| generateArtificialLongData {longitudinalData} | R Documentation |
This function builp up an artificial longitudinal data set an turn it
into an object of class LongData.
gald(nbEachClusters=50,time=0:10,decimal=2,percentOfMissing=0,
functionClusters=list(function(t){0},function(t){t},function(t){10-t},function(t){-0.4*t^2+4*t}),
functionNoise=function(t){rnorm(1,0,3)})
generateArtificialLongData(nbEachClusters=50,time=0:10,decimal=2,percentOfMissing=0,
functionClusters=list(function(t){0},function(t){t},function(t){10-t},function(t){-0.4*t^2+4*t}),
functionNoise=function(t){rnorm(1,0,3)})
nbEachClusters |
[numeric] or [vector(numeric)]: number of trajectories that each cluster must contain. If a single number is given, it is duplicated for all groups (see detail). |
functionClusters |
[function] or [list(function)]: lists the functions defining the average trajectories of each cluster. If a single function is given, it is duplicated for all groups (see detail). |
functionNoise |
[function] or [list(function)]: lists the functions generating the noise of each trajectory within its own cluster. If a single function is given, it is duplicated for all groups (see detail). |
time |
[vector(numeric)]: time at which measures are made. |
decimal |
[numeric]: number of decimals used to round up values. |
percentOfMissing |
[numeric]: percentage (between 0 and 1) of missing data generated in each cluster. If a single value is given, it is duplicated for all groups (see detail). |
generateArtificialLongData (gald in short) is a
function that contruct a set of artificial longitudinal data.
Each individual is considered as belonging to a group. This group
follows a theoretical trajectory, function of time. These functions (one per group) are given via the argument functionClusters.

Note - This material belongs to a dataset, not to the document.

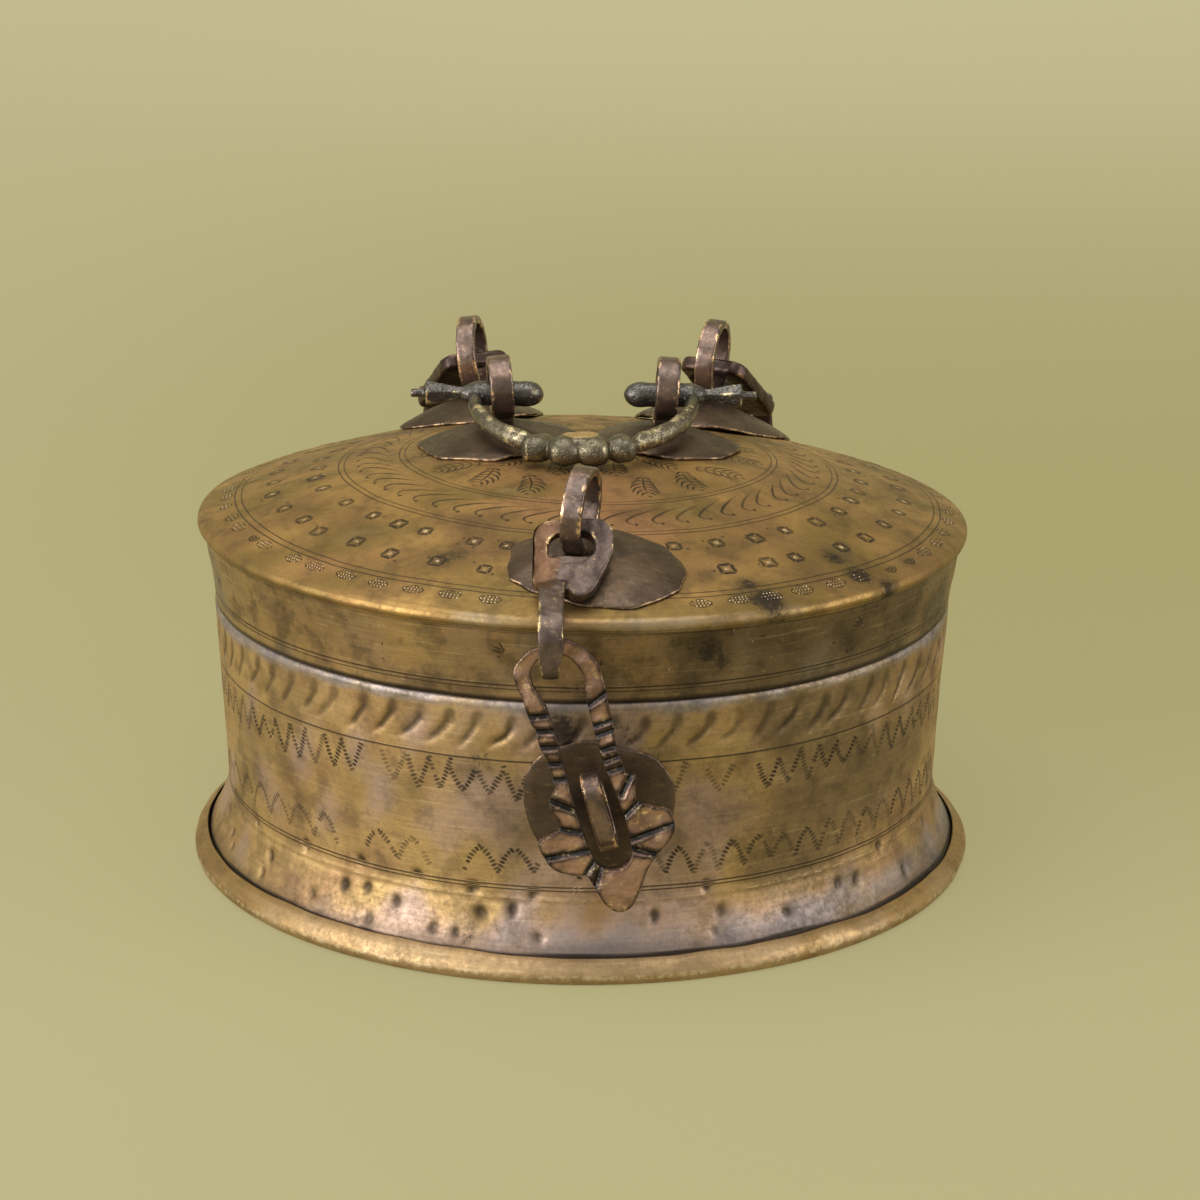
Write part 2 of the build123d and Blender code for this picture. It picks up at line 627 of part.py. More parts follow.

Within a group, the individual undergoes individal variations. Individual variations are given via the argument functionNoise.
The number of individuals in each group is given by nbEachClusters.
Finally, it is possible to add missing values randomly striking the
data thanks to percentOfMissing.
Note that the number of cluster is define as the biggest length of
variables nbEachClusters, functionCluters,
functionNoise and percentOfMissing. So at least one of
these four variables should be define for each clusters.
An object of class LongData. Note that the field
other of the object LongData contains the informations that were used to generate
the set of data: functionClusters, functionNoise,
percentOfMissing and trueClusters.
Christophe Genolini
PSIGIAM: Paris Sud Innovation Group in Adolescent Mental Health
INSERM U669 / Maison de Solenn / Paris
Contact author: <genolini@u-paris10.fr>
LongData, longData,
as.longData, plot
par(ask=TRUE)
### Default example
ex1 <- generateArtificialLongData()
ex1
plot(ex1,col=1,type.mean="n")
part1 <- partition(rep(1:4,each=50),4)
plot(ex1,part1)
### Three diverging lines
ex2 <- generateArtificialLongData(functionClusters=list(function(t)0,function(t)-t,function(t)t))
part2 <- partition(rep(1:3,each=50),3)
plot(ex2,part2)
### Three diverging lines with high variance, unbalance groups and missing value
ex3 <- generateArtificialLongData(
functionClusters=list(function(t)0,function(t)-t,function(t)t),
nbEachClusters=c(100,30,10),
functionNoise=function(t){rnorm(1,0,3)},
percentOfMissing=c(0.25,0.5,0.25)
)
part3 <- partition(rep(1:3,c(100,30,10)),3)
plot(ex3,part3)
### Four strange functions
ex4 <- generateArtificialLongData(
nbEachClusters=c(300,200,100,100),
functionClusters=list(function(t){-10+2*t},function(t){-0.6*t^2+6*t-7.5},function(t){10*sin(t)},function(t){30*dnorm(t,2,1.5)}),
functionNoise=function(t){rnorm(1,0,3)},
time=0:10,decimal=2,percentOfMissing=0.3)
part4 <- partition(rep(1:4,c(300,200,100,100)),4)
plot(ex4,part4)
### To get only longData (if you want some artificial longData
### to deal with another algorithm), use the getteur ["traj"]
ex5 <- gald(nbEachCluster=3,time=1:3)
ex5["traj"]
par(ask=FALSE)